A targeted kitchen refresh before listing can be one of the highest-return investments a seller makes in the Washington, DC metro area.
Every seller preparing to list a home in Washington, DC, Maryland, or Virginia faces the same question at some point: what is actually worth fixing, updating, or upgrading before the home goes on the market, and what is not?
It is one of the most consequential decisions in the selling process, and it is also one of the areas where sellers most often go wrong, either by underinvesting and leaving money on the table, or by overinvesting in improvements that buyers in their specific market simply will not pay extra for.
Matt Cheney, a top-producing luxury real estate advisor with Compass in Washington, DC, has guided hundreds of sellers through exactly this decision across DC, Maryland, and Virginia over more than two decades. His approach is straightforward: every dollar spent before listing should have a clear rationale tied to buyer expectations in that specific neighborhood and price point. Spending without that rationale is a risk. Spending strategically is one of the most reliable ways to improve your outcome.
Here is a practical, market-grounded guide to the interior upgrades that tend to deliver strong returns before selling a home in the DC metro area, and the ones that typically do not.
The Right Framework: Think Like a Buyer, Not a Homeowner
The most common mistake sellers make when preparing their home is evaluating upgrades through the lens of personal preference rather than buyer expectation. What you love about your home, and what you have always wanted to update, are often two very different things from what will actually influence a buyer’s decision and their offer price.
The right framework is this: what will a buyer at your price point in your neighborhood notice, respond to, or be deterred by? That question, answered honestly and with current market knowledge, is what should drive every pre-sale investment decision.
In the Washington, DC metro area, buyer expectations vary significantly by neighborhood and price tier. What moves buyers in Georgetown or Spring Valley is not identical to what moves buyers in Bethesda or McLean, and what matters at $900,000 is not the same as what matters at $2.5 million. Matt Cheney works with sellers to calibrate those expectations accurately before a single dollar is spent on preparation.

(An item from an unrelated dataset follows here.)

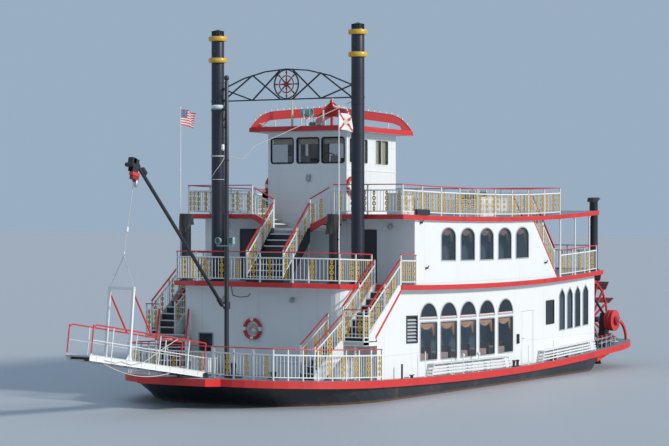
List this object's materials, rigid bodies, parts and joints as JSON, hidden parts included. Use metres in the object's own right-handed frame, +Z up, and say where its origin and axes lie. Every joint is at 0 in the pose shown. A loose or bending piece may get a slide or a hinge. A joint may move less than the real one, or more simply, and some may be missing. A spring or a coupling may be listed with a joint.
{
  "type": "stern-wheel paddle steamer",
  "caption": "Flat-bottomed stern-wheel river boat with open decks, a wheelhouse under a crown, tall chimneys and a landing stage slung from a derrick at the bow.",
  "frame": {"origin": "centre of the hull's flat bottom, amidships", "axes": "+X to the bow, +Y to port, +Z up"},
  "size_m": [33.0555, 9.3, 14.0646],
  "materials": {
    "white_paint": "semi-gloss enamel",
    "red_paint": "semi-gloss enamel",
    "black_paint": "satin enamel",
    "navy_paint": "satin enamel",
    "deck_paint": "matt non-slip deck paint",
    "wheel_red": "weathered paint",
    "gold_paint": "gold paint",
    "machine_steel": "worn steel",
    "window_glass": "tinted glass",
    "cloth": "woven cloth",
    "rope": "laid rope",
    "wood": "varnished wood",
    "gasket": "rubber seal",
    "moulded": "moulded plastic"
  },
  "bodies": {
    "ship": {"hull": "black_paint", "main_deck": "red_paint", "stern_beam_port": "red_paint", "stern_beam_starboard": "red_paint", "wheel_bearing_port": "black_paint", "wheel_bearing_starboard": "black_paint", "main_house_front": "white_paint", "main_house_side_port": "white_paint", "main_house_side_starboard": "white_paint", "main_house_aft": "white_paint", "engine": "machine_steel", "saloon_deck": "red_paint", "saloon_front_port": "white_paint", "saloon_front_starboard": "white_paint", "saloon_side_port": "white_paint", "saloon_side_starboard": "white_paint", "saloon_aft": "white_paint", "roof_deck": "red_paint", "wheelhouse_front": "white_paint", "wheelhouse_side_port": "white_paint", "wheelhouse_side_starboard": "white_paint", "wheelhouse_aft": "white_paint", "wheelhouse_floor": "deck_paint", "wheelhouse_roof": "red_paint", "roof_crown": "red_paint", "chimney_port": "navy_paint", "chimney_starboard": "navy_paint", "chimney_arch": "black_paint", "fore_stack_port": "black_paint", "fore_stack_starboard": "black_paint", "aft_stack_port": "black_paint", "aft_stack_starboard": "black_paint", "side_stair_port": "black_paint", "side_stair_starboard": "black_paint", "centre_stair": "black_paint", "aft_stair_port": "black_paint", "aft_stair_starboard": "black_paint", "fore_rail_port": "white_paint", "fore_rail_starboard": "white_paint", "saloon_fore_rail": "white_paint", "saloon_aft_rail": "white_paint", "roof_rail": "white_paint", "mast": "black_paint", "stage_saddle": "black_paint"},
    "wheel": {"paddle_wheel": "wheel_red"},
    "port_rudder": {"rudder_port": "black_paint"},
    "starboard_rudder": {"rudder_starboard": "black_paint"},
    "port_main_door": {"main_door_port": "white_paint"},
    "starboard_main_door": {"main_door_starboard": "white_paint"},
    "port_saloon_door": {"saloon_door_port": "white_paint"},
    "starboard_saloon_door": {"saloon_door_starboard": "white_paint"},
    "aft_saloon_door": {"saloon_aft_door": "white_paint"},
    "pilot_door": {"wheelhouse_door": "white_paint"},
    "gate": {"bow_gate": "white_paint"},
    "derrick_collar": {"boom_collar": "black_paint"},
    "derrick_boom": {"boom": "black_paint"},
    "hoist_fall": {"fall": "machine_steel"},
    "landing_stage": {"stage": "white_paint"}
  },
  "joints": [
    {"name": "wheel_turn", "type": "hinge", "parent": "ship", "child": "wheel", "pos_m": [-14.5, 0, 2.82], "axis": [0, 1, 0], "continuous": true},
    {"name": "port_rudder_turn", "type": "hinge", "parent": "ship", "child": "port_rudder", "pos_m": [-11.45, 1.9, 0.6], "axis": [0, 0, 1], "range_deg": [-35, 35]},
    {"name": "starboard_rudder_turn", "type": "hinge", "parent": "ship", "child": "starboard_rudder", "pos_m": [-11.45, -1.9, 0.6], "axis": [0, 0, 1], "range_deg": [-35, 35]},
    {"name": "port_main_door_swing", "type": "hinge", "parent": "ship", "child": "port_main_door", "pos_m": [-6.418, 4.25, 2.6], "axis": [0, 0, 1], "range_deg": [-90, 0]},
    {"name": "starboard_main_door_swing", "type": "hinge", "parent": "ship", "child": "starboard_main_door", "pos_m": [-6.418, -4.25, 2.6], "axis": [0, 0, 1], "range_deg": [0, 90]},
    {"name": "port_saloon_door_swing", "type": "hinge", "parent": "ship", "child": "port_saloon_door", "pos_m": [3.11, 2.948, 5.8], "axis": [0, 0, 1], "range_deg": [-90, 0]},
    {"name": "starboard_saloon_door_swing", "type": "hinge", "parent": "ship", "child": "starboard_saloon_door", "pos_m": [3.11, -2.948, 5.8], "axis": [0, 0, 1], "range_deg": [0, 90]},
    {"name": "aft_saloon_door_swing", "type": "hinge", "parent": "ship", "child": "aft_saloon_door", "pos_m": [-5.99, 0.408, 5.8], "axis": [0, 0, 1], "range_deg": [0, 90]},
    {"name": "pilot_door_swing", "type": "hinge", "parent": "ship", "child": "pilot_door", "pos_m": [-0.26, 1.238, 8.2], "axis": [0, 0, 1], "range_deg": [0, 90]},
    {"name": "gate_swing", "type": "hinge", "parent": "ship", "child": "gate", "pos_m": [9.8, 0.5, 2.4], "axis": [0, 0, 1], "range_deg": [-90, 0]},
    {"name": "boom_slew", "type": "hinge", "parent": "ship", "child": "derrick_collar", "pos_m": [8.24, 0, 4.25], "axis": [0, 0, 1], "range_deg": [-75, 75]},
    {"name": "boom_luff", "type": "hinge", "parent": "derrick_collar", "child": "derrick_boom", "pos_m": [8.5, 0, 4.25], "axis": [0, -1, 0], "range_deg": [-4.5, 12.5]},
    {"name": "fall_swing", "type": "hinge", "parent": "derrick_boom", "child": "hoist_fall", "pos_m": [13.34, 0, 9.02], "axis": [0, -1, 0], "range_deg": [-14.5, 5.5]},
    {"name": "stage_pitch", "type": "hinge", "parent": "ship", "child": "landing_stage", "pos_m": [10.23, 0, 2.007], "axis": [0, -1, 0], "range_deg": [-5.2, 15]}
  ],
  "couplings": [
    {"joint": "starboard_rudder_turn", "follows": "port_rudder_turn", "ratio": 1},
    {"joint": "boom_luff", "follows": "stage_pitch", "ratio": 0.77},
    {"joint": "fall_swing", "follows": "stage_pitch", "ratio": -0.92}
  ]
}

Interior Upgrades That Are Almost Always Worth It in the DC Metro Area
Fresh Paint Throughout the Home
If there is one upgrade that delivers consistent, reliable return in every price tier and every neighborhood across Washington, DC, Maryland, and Virginia, it is fresh paint. A freshly painted home feels clean, cared for, and move-in ready. A home with scuffed, faded, or heavily personalized paint in bold colors creates visual noise that competes with the architecture and the buyer’s imagination.

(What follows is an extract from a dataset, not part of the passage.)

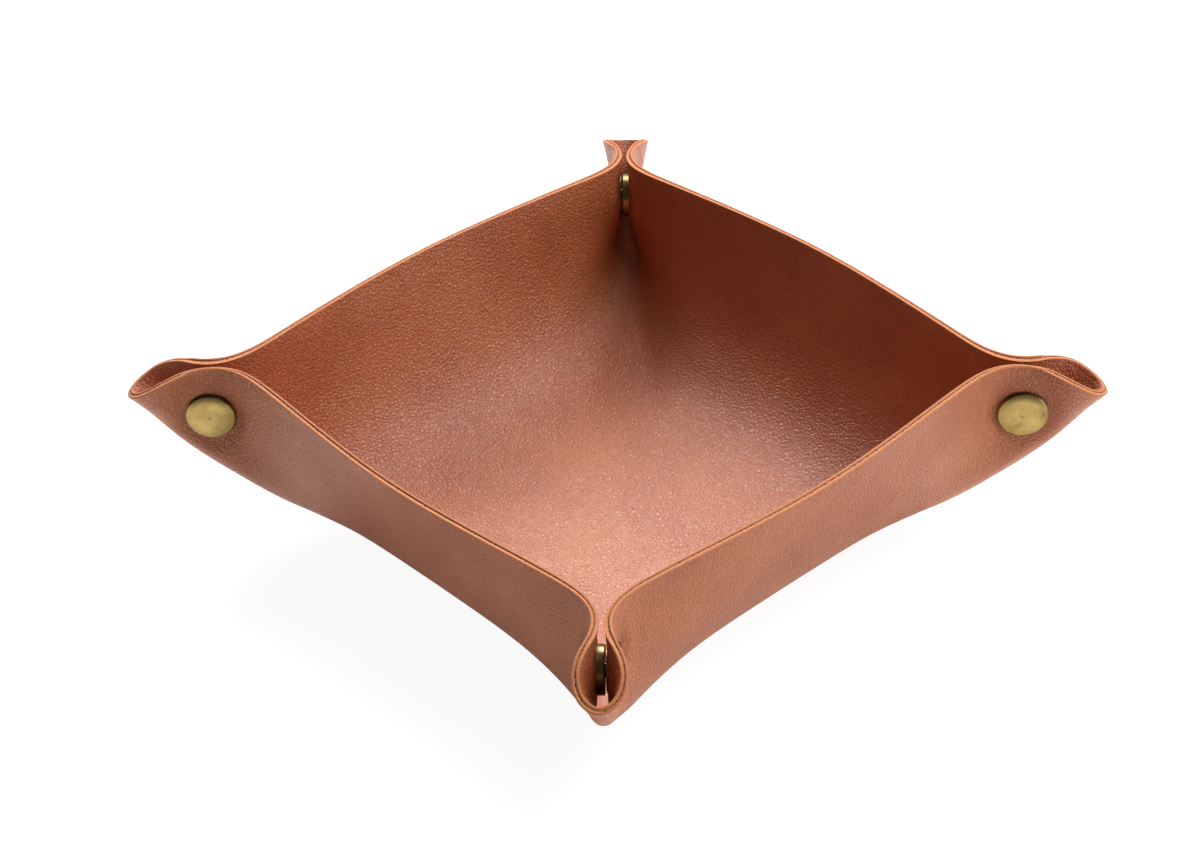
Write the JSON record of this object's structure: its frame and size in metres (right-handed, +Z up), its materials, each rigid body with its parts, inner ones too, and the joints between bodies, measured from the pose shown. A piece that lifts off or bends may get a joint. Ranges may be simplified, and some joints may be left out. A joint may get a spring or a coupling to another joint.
{
  "type": "snap-corner tray",
  "caption": "Square catch-all tray folded from one soft leather sheet, its corners pinched into open ears by domed brass snaps that pull apart.",
  "frame": {"origin": "centre of the base on the surface it rests on", "axes": "+Z up; X and Y square to the four walls, so the pinched ears lie on the diagonals"},
  "size_m": [0.1724, 0.1724, 0.0495],
  "materials": {
    "leather_outer": "satin pebble grain",
    "leather_lining": "satin pebble grain",
    "antique_brass": "antique, brushed",
    "plain_brass": "satin",
    "spring_wire": "drawn wire"
  },
  "bodies": {
    "tray": {"outer_leather": "leather_outer", "lining_leather": "leather_lining", "cap_stud_ne": "antique_brass", "post_stud_ne": "plain_brass", "stud_ne": "plain_brass", "cap_stud_nw": "antique_brass", "post_stud_nw": "plain_brass", "stud_nw": "plain_brass", "cap_stud_sw": "antique_brass", "post_stud_sw": "plain_brass", "stud_sw": "plain_brass", "cap_stud_se": "antique_brass", "post_stud_se": "plain_brass", "stud_se": "plain_brass"},
    "snap_ne": {"cap_socket_ne": "antique_brass", "post_socket_ne": "plain_brass", "socket_ne": "plain_brass", "ring_ne": "spring_wire"},
    "snap_nw": {"cap_socket_nw": "antique_brass", "post_socket_nw": "plain_brass", "socket_nw": "plain_brass", "ring_nw": "spring_wire"},
    "snap_sw": {"cap_socket_sw": "antique_brass", "post_socket_sw": "plain_brass", "socket_sw": "plain_brass", "ring_sw": "spring_wire"},
    "snap_se": {"cap_socket_se": "antique_brass", "post_socket_se": "plain_brass", "socket_se": "plain_brass", "ring_se": "spring_wire"}
  },
  "joints": [
    {"name": "snap_ne_pull", "type": "slide", "parent": "tray", "child": "snap_ne", "axis": [0.7071, -0.7071, 0], "range_m": [0, 0.005], "deforming": ["outer_leather", "lining_leather", "ring_ne"]},
    {"name": "snap_nw_pull", "type": "slide", "parent": "tray", "child": "snap_nw", "axis": [0.7071, 0.7071, 0], "range_m": [0, 0.005], "deforming": ["outer_leather", "lining_leather", "ring_nw"]},
    {"name": "snap_sw_pull", "type": "slide", "parent": "tray", "child": "snap_sw", "axis": [-0.7071, 0.7071, 0], "range_m": [0, 0.005], "deforming": ["outer_leather", "lining_leather", "ring_sw"]},
    {"name": "snap_se_pull", "type": "slide", "parent": "tray", "child": "snap_se", "axis": [-0.7071, -0.7071, 0], "range_m": [0, 0.005], "deforming": ["outer_leather", "lining_leather", "ring_se"]}
  ]
}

The palette matters as much as the freshness. For sellers in the DC metro area, warm neutrals, soft whites, and sophisticated greiges consistently outperform bold personal color choices in terms of buyer response. They photograph better, show better, and allow buyers to project their own lifestyle onto the space more easily.

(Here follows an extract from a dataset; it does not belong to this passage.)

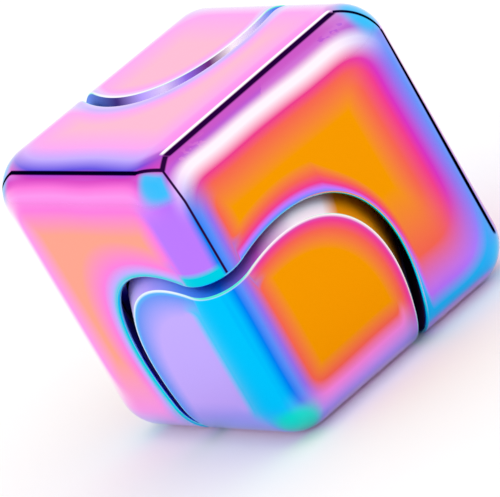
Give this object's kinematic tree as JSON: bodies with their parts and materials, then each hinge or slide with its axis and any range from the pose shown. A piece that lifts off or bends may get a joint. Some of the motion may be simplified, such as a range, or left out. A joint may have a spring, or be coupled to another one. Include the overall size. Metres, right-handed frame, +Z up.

The cost of painting a home before listing is almost always one of the smallest line items in a pre-sale budget. The return, in terms of buyer perception and offer quality, is almost always among the highest. This is the upgrade that Matt Cheney recommends to virtually every seller he works with across DC, Maryland, and Virginia.
Hardwood Floor Refinishing
Hardwood floors are among the first things buyers notice when they walk into a home, particularly in the luxury segment. Scratched, dull, or worn hardwood reads as deferred maintenance and raises questions about what else in the home may not have been cared for.
Refinishing hardwood floors before listing is a moderate investment that consistently delivers strong return in the DC metro market. In neighborhoods like Wesley Heights, Chevy Chase, and Bethesda, where older homes often have beautiful original hardwood underneath years of wear, refinishing can dramatically transform the interior feel of a home at a fraction of the cost of replacement.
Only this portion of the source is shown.